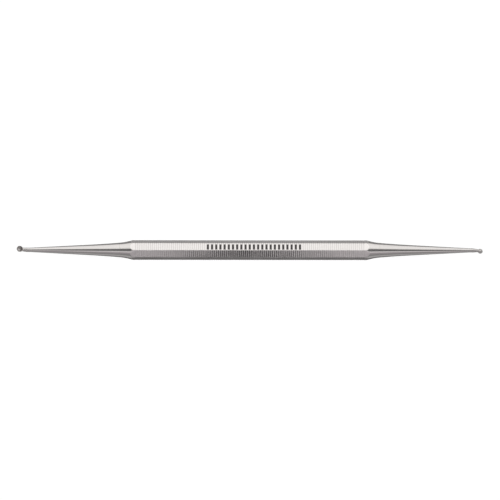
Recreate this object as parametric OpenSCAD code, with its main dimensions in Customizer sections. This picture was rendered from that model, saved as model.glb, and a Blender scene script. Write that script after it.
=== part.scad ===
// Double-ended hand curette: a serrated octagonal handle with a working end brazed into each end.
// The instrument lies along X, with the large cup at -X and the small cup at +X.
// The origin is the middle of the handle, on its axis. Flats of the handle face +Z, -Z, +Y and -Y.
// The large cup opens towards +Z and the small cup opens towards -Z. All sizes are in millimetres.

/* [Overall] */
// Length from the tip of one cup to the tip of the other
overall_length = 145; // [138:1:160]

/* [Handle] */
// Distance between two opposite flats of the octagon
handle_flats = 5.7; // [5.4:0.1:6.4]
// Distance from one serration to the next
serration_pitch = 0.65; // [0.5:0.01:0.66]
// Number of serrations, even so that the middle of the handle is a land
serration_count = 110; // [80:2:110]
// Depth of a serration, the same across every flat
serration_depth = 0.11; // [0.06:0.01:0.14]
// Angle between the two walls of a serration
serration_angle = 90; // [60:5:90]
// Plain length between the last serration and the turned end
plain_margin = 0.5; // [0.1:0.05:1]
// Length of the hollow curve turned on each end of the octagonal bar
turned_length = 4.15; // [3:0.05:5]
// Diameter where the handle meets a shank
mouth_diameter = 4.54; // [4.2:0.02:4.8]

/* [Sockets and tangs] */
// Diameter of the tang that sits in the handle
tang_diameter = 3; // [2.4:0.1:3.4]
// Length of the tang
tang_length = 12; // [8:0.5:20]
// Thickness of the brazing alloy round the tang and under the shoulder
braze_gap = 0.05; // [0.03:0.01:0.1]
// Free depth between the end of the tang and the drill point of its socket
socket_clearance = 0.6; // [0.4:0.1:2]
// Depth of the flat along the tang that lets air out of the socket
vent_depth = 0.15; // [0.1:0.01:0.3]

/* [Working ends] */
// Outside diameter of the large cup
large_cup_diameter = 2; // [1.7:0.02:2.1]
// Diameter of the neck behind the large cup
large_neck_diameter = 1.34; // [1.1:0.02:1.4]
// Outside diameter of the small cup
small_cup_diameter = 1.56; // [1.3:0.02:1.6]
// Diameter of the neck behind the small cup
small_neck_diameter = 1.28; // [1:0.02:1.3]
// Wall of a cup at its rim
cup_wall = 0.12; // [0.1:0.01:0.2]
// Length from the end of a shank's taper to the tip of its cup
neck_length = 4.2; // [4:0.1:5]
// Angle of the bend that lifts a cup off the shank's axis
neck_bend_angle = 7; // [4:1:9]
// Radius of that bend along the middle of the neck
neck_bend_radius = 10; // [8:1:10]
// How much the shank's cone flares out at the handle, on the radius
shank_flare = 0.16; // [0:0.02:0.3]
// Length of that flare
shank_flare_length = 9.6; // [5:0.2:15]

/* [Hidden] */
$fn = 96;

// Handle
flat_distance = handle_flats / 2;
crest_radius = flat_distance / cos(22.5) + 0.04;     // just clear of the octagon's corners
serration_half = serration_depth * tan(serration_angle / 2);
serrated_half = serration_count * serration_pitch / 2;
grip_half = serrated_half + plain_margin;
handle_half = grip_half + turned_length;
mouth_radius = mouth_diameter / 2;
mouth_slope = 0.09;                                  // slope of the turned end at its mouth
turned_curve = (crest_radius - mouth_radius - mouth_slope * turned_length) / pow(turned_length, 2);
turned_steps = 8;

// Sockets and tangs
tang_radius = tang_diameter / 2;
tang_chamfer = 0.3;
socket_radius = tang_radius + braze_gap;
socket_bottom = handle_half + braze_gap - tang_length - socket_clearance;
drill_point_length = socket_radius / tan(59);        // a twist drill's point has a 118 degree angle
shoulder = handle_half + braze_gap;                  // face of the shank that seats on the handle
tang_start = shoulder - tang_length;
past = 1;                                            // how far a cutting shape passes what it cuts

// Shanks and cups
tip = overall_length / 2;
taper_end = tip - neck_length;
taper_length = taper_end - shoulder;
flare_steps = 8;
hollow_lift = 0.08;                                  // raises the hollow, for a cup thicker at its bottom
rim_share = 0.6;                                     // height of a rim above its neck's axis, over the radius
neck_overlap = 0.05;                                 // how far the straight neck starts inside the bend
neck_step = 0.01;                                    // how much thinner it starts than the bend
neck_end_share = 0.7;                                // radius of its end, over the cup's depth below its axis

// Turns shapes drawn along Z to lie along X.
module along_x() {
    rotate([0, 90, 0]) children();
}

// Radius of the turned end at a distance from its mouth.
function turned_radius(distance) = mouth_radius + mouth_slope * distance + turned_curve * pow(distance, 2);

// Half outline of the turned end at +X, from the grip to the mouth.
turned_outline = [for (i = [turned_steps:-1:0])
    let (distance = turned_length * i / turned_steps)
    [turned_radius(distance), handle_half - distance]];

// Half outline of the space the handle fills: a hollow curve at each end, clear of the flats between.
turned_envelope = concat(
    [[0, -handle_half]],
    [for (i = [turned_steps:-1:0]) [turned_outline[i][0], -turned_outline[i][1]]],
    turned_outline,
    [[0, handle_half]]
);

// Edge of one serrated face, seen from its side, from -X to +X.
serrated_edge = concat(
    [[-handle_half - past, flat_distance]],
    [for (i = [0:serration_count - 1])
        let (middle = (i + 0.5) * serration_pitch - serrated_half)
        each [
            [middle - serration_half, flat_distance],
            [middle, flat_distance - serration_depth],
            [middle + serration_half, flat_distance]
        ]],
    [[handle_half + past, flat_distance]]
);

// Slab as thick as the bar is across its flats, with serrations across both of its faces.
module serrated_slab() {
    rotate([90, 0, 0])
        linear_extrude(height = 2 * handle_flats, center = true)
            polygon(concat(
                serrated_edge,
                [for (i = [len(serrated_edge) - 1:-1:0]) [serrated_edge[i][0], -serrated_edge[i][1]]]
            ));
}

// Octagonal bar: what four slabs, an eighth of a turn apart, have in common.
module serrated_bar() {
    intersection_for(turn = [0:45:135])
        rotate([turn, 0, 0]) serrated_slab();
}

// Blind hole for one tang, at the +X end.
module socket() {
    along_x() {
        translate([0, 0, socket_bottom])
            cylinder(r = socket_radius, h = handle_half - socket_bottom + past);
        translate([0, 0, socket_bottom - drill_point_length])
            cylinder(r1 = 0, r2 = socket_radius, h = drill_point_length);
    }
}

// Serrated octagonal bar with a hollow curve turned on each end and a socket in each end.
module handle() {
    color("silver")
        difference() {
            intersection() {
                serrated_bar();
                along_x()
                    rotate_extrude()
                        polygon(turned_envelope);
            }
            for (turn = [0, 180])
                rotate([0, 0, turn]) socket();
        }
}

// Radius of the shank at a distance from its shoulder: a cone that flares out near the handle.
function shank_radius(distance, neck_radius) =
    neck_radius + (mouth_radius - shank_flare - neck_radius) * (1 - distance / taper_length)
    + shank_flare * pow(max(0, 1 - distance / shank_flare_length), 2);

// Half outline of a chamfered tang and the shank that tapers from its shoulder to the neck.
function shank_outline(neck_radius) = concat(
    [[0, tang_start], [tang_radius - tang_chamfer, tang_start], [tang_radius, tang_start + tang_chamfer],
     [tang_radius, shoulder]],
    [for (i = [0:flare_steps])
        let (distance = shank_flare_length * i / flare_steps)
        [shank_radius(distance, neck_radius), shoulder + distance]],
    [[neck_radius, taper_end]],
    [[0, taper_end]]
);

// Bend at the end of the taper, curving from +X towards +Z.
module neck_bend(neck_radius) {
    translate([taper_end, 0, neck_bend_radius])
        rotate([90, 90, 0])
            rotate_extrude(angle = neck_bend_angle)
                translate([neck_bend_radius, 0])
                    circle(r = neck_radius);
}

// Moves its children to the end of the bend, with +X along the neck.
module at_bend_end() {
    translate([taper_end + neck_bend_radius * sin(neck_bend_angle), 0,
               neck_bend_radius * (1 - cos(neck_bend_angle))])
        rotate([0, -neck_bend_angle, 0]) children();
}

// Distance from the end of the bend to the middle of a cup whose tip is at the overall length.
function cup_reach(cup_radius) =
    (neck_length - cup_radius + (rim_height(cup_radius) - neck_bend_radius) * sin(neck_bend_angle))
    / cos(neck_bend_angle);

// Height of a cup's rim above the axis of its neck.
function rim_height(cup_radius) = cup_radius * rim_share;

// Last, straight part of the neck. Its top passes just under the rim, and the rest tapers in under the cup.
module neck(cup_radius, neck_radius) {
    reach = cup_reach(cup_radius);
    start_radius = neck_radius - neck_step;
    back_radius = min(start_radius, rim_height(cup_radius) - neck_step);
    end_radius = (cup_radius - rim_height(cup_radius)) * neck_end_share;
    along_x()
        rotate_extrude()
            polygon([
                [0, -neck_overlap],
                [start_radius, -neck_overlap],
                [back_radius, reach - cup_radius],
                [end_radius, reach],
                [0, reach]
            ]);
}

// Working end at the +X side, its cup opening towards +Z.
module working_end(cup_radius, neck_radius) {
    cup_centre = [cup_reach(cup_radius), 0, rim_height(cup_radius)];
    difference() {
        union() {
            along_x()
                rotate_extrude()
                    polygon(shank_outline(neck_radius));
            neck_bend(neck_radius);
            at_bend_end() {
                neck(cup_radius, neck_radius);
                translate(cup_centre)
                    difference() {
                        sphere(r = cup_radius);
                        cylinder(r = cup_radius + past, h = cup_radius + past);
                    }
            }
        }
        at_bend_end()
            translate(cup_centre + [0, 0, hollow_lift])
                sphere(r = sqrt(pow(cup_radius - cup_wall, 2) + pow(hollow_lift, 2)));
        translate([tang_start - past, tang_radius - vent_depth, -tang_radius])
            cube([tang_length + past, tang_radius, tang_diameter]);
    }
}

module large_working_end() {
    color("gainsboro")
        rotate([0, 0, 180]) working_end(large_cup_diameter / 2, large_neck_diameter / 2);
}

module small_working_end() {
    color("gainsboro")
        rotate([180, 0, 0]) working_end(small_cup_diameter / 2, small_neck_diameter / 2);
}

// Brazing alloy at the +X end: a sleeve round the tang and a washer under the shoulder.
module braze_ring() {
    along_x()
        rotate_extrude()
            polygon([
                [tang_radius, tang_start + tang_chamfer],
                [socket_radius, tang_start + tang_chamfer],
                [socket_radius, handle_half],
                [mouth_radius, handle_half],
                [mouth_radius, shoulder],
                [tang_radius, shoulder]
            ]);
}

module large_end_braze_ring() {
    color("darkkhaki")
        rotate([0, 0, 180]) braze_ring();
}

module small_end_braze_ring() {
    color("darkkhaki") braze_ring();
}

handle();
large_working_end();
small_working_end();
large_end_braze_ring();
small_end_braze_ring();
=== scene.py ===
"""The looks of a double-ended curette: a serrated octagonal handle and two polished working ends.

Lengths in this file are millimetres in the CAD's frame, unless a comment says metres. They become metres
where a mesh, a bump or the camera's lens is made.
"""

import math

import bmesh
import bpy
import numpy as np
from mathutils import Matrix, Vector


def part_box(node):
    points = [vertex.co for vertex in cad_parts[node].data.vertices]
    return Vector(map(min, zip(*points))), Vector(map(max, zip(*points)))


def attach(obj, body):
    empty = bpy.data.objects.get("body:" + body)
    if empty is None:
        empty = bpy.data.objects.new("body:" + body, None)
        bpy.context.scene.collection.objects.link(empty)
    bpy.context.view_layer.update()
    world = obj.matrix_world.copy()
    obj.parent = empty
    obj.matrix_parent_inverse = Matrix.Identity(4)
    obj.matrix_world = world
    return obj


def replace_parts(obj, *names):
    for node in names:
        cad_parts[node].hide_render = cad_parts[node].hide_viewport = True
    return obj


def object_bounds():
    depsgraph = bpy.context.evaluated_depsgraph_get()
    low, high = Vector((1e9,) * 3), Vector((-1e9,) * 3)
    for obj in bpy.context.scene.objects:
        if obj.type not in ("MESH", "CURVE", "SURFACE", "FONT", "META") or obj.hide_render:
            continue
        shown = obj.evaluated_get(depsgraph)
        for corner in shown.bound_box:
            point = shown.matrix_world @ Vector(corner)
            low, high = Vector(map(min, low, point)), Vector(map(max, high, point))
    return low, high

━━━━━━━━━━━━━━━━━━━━

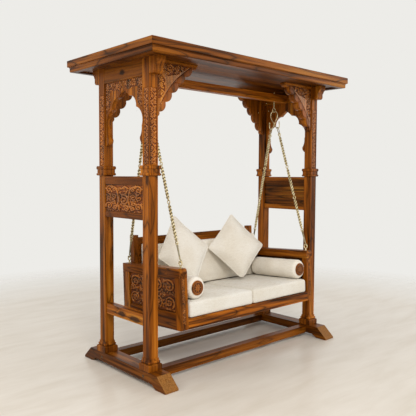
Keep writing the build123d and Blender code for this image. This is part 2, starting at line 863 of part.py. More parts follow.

━━━━━━━━━━━━━━━━━━━━

▶ **Directive**
Each line from the line with "under the shoulder." to the line with "obj.matrix_world = world" is to be echoed exactly; both boundary lines are included, and nothing else is to be output.

▶ **Solution for this problem**
// Brazing alloy at the +X end: a sleeve round the tang and a washer under the shoulder.
module braze_ring() {
    along_x()
        rotate_extrude()
            polygon([
                [tang_radius, tang_start + tang_chamfer],
                [socket_radius, tang_start + tang_chamfer],
                [socket_radius, handle_half],
                [mouth_radius, handle_half],
                [mouth_radius, shoulder],
                [tang_radius, shoulder]
            ]);
}

module large_end_braze_ring() {
    color("darkkhaki")
        rotate([0, 0, 180]) braze_ring();
}

module small_end_braze_ring() {
    color("darkkhaki") braze_ring();
}

handle();
large_working_end();
small_working_end();
large_end_braze_ring();
small_end_braze_ring();
=== scene.py ===
"""The looks of a double-ended curette: a serrated octagonal handle and two polished working ends.

Lengths in this file are millimetres in the CAD's frame, unless a comment says metres. They become metres
where a mesh, a bump or the camera's lens is made.
"""

import math

import bmesh
import bpy
import numpy as np
from mathutils import Matrix, Vector


def part_box(node):
    points = [vertex.co for vertex in cad_parts[node].data.vertices]
    return Vector(map(min, zip(*points))), Vector(map(max, zip(*points)))


def attach(obj, body):
    empty = bpy.data.objects.get("body:" + body)
    if empty is None:
        empty = bpy.data.objects.new("body:" + body, None)
        bpy.context.scene.collection.objects.link(empty)
    bpy.context.view_layer.update()
    world = obj.matrix_world.copy()
    obj.parent = empty
    obj.matrix_parent_inverse = Matrix.Identity(4)
    obj.matrix_world = world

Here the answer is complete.